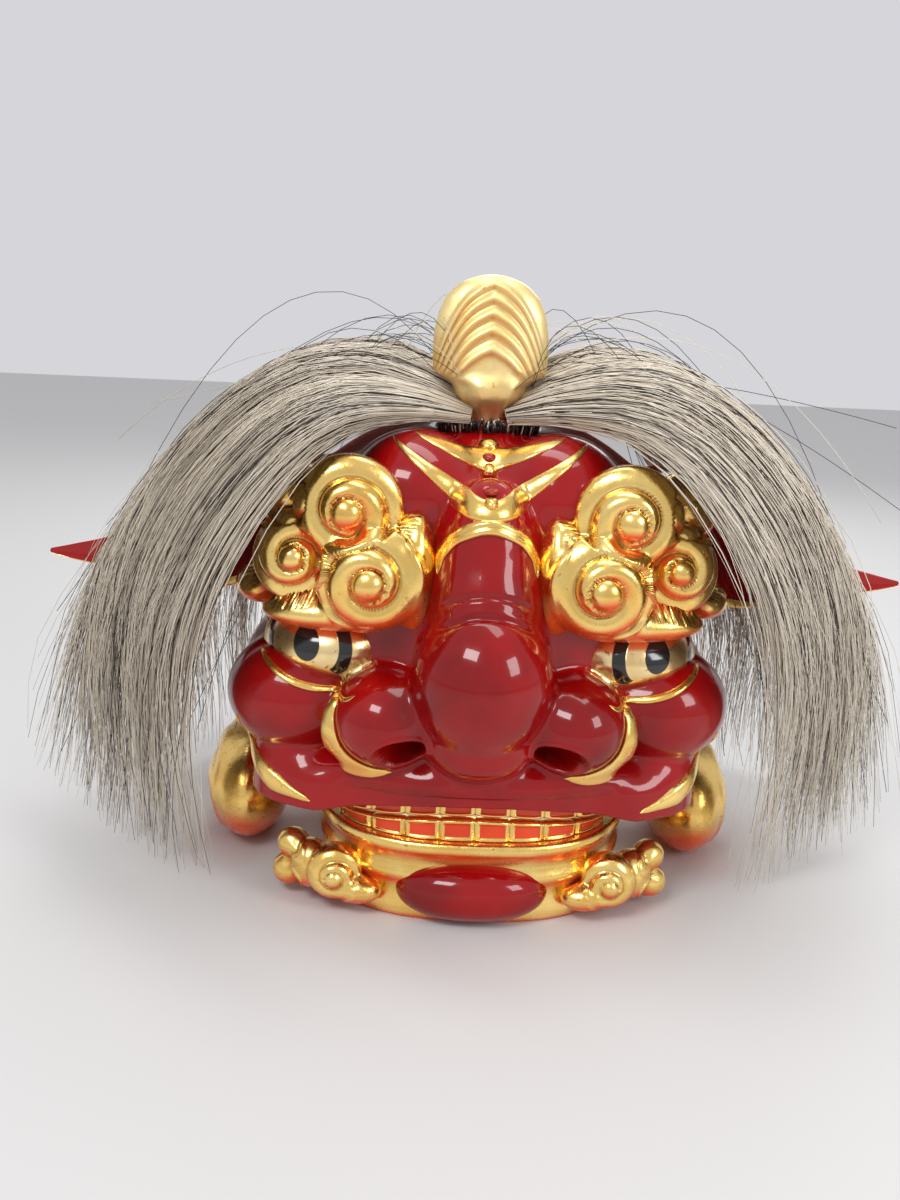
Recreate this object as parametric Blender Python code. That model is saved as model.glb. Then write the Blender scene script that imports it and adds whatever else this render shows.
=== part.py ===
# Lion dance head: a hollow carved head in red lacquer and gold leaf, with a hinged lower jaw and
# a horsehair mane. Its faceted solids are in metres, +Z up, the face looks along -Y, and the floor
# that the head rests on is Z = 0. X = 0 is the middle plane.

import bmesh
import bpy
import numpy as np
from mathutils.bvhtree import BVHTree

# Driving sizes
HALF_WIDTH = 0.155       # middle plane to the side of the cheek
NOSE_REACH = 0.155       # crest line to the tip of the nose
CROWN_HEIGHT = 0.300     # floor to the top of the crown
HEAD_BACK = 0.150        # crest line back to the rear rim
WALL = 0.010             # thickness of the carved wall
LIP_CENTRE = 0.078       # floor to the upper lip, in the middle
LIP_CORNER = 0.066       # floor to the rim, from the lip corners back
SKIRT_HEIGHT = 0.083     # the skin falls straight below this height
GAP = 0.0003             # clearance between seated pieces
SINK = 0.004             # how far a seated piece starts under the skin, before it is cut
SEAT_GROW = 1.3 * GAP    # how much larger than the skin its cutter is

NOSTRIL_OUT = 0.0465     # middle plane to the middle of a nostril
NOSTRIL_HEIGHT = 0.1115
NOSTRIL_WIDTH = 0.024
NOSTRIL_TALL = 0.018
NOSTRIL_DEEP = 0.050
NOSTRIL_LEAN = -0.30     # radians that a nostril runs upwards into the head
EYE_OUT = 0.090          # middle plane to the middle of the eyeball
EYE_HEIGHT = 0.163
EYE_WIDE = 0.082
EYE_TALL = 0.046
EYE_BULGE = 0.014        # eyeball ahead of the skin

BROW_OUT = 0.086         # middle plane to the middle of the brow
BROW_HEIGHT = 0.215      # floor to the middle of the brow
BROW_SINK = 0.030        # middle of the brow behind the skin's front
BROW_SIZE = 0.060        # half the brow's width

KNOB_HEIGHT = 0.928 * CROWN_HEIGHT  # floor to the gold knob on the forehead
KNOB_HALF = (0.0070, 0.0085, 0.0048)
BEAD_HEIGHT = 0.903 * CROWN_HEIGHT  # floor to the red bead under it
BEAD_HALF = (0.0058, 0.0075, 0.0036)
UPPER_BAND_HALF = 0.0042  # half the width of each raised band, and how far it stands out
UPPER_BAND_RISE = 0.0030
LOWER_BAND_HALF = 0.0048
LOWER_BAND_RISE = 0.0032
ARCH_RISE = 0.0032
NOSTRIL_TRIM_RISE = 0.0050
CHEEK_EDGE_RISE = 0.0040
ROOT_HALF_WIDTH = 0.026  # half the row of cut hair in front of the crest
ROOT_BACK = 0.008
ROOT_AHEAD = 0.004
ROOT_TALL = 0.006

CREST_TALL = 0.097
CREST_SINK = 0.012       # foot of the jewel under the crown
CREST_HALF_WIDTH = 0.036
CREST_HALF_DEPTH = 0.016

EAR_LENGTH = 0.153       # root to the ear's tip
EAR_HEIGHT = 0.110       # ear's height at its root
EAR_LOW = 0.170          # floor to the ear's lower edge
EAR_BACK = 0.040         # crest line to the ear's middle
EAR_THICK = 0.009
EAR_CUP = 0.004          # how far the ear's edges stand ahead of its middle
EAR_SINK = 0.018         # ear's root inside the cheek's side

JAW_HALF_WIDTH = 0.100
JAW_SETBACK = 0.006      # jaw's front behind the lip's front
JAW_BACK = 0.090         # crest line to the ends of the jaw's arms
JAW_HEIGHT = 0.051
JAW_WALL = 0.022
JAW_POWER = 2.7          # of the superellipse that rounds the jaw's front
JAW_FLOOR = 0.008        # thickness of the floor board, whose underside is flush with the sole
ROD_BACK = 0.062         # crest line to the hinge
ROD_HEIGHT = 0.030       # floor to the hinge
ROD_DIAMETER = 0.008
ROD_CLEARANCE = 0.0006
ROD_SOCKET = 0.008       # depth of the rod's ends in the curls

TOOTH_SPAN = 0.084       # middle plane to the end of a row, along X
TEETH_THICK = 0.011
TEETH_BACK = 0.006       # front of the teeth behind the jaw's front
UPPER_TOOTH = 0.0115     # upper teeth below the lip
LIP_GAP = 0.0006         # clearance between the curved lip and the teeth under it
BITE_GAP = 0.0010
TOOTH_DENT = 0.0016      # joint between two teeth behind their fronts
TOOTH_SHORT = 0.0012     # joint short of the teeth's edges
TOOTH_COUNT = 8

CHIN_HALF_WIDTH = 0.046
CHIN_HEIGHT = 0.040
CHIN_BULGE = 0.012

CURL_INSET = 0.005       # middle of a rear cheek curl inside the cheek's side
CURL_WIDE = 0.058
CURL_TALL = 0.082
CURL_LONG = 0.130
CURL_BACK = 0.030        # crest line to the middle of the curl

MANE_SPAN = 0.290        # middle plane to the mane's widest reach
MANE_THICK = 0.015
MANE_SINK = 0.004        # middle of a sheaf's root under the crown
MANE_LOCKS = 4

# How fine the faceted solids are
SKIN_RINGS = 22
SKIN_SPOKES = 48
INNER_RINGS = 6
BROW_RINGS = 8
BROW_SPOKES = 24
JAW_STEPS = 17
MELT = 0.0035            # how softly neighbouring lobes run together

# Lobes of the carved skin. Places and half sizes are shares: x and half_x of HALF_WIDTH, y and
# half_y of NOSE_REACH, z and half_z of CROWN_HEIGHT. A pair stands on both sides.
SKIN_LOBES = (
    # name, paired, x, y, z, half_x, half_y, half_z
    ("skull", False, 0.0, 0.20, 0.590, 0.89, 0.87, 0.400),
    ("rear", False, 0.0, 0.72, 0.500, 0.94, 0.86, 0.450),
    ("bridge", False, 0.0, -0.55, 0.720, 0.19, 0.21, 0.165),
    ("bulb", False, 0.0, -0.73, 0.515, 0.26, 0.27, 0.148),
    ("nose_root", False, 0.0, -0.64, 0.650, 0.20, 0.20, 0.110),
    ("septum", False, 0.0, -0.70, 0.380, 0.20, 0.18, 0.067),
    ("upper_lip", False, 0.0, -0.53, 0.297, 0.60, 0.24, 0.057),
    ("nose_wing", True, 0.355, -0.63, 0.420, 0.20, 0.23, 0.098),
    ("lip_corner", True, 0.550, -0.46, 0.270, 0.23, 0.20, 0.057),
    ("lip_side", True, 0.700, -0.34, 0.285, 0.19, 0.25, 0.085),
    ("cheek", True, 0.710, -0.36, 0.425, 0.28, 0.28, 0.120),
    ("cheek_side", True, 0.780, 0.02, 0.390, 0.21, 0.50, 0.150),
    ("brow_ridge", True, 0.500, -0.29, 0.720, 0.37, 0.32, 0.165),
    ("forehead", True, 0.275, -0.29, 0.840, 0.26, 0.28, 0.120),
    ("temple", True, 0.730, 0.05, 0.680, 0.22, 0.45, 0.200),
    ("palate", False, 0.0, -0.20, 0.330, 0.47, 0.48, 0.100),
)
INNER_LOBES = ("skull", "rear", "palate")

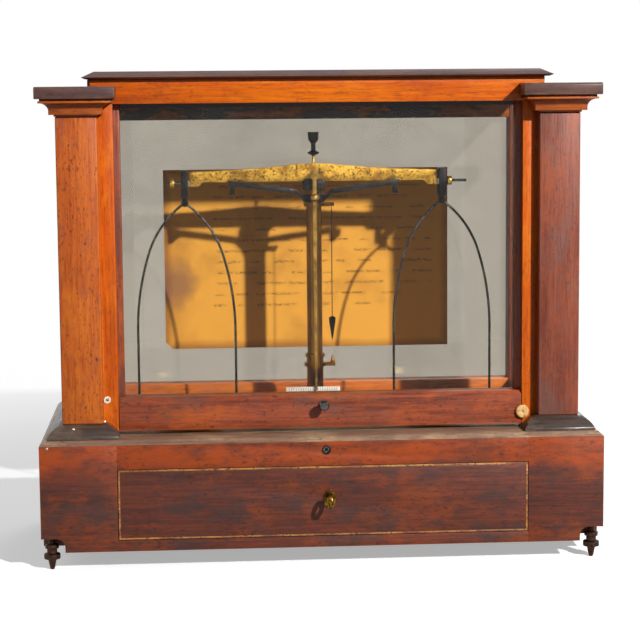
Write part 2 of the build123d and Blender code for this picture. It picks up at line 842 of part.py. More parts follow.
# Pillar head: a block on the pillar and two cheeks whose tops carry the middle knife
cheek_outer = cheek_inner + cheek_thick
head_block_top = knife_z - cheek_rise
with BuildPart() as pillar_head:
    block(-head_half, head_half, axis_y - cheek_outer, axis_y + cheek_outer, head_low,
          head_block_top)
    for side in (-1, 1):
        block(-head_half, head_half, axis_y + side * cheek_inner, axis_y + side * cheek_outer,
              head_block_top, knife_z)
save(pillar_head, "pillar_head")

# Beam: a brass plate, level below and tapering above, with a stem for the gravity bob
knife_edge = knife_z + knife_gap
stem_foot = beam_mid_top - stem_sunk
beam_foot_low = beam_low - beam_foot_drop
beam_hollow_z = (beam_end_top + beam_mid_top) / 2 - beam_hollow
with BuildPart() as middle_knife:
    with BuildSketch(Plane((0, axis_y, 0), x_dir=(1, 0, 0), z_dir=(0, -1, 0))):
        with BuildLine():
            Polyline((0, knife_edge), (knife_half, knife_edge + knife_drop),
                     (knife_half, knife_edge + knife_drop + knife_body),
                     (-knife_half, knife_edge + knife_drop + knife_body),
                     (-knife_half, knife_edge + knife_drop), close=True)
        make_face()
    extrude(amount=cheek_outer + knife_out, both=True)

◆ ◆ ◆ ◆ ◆

• TASK DIRECTIONS: Each line from the one containing "Write part 2" to the final line of the entries above must be returned exactly, and no other line may appear.

• OUTPUT OF THE TASK:
Write part 2 of the build123d and Blender code for this picture. It picks up at line 842 of part.py. More parts follow.
# Pillar head: a block on the pillar and two cheeks whose tops carry the middle knife
cheek_outer = cheek_inner + cheek_thick
head_block_top = knife_z - cheek_rise
with BuildPart() as pillar_head:
    block(-head_half, head_half, axis_y - cheek_outer, axis_y + cheek_outer, head_low,
          head_block_top)
    for side in (-1, 1):
        block(-head_half, head_half, axis_y + side * cheek_inner, axis_y + side * cheek_outer,
              head_block_top, knife_z)
save(pillar_head, "pillar_head")

# Beam: a brass plate, level below and tapering above, with a stem for the gravity bob
knife_edge = knife_z + knife_gap
stem_foot = beam_mid_top - stem_sunk
beam_foot_low = beam_low - beam_foot_drop
beam_hollow_z = (beam_end_top + beam_mid_top) / 2 - beam_hollow
with BuildPart() as middle_knife:
    with BuildSketch(Plane((0, axis_y, 0), x_dir=(1, 0, 0), z_dir=(0, -1, 0))):
        with BuildLine():
            Polyline((0, knife_edge), (knife_half, knife_edge + knife_drop),
                     (knife_half, knife_edge + knife_drop + knife_body),
                     (-knife_half, knife_edge + knife_drop + knife_body),
                     (-knife_half, knife_edge + knife_drop), close=True)
        make_face()
    extrude(amount=cheek_outer + knife_out, both=True)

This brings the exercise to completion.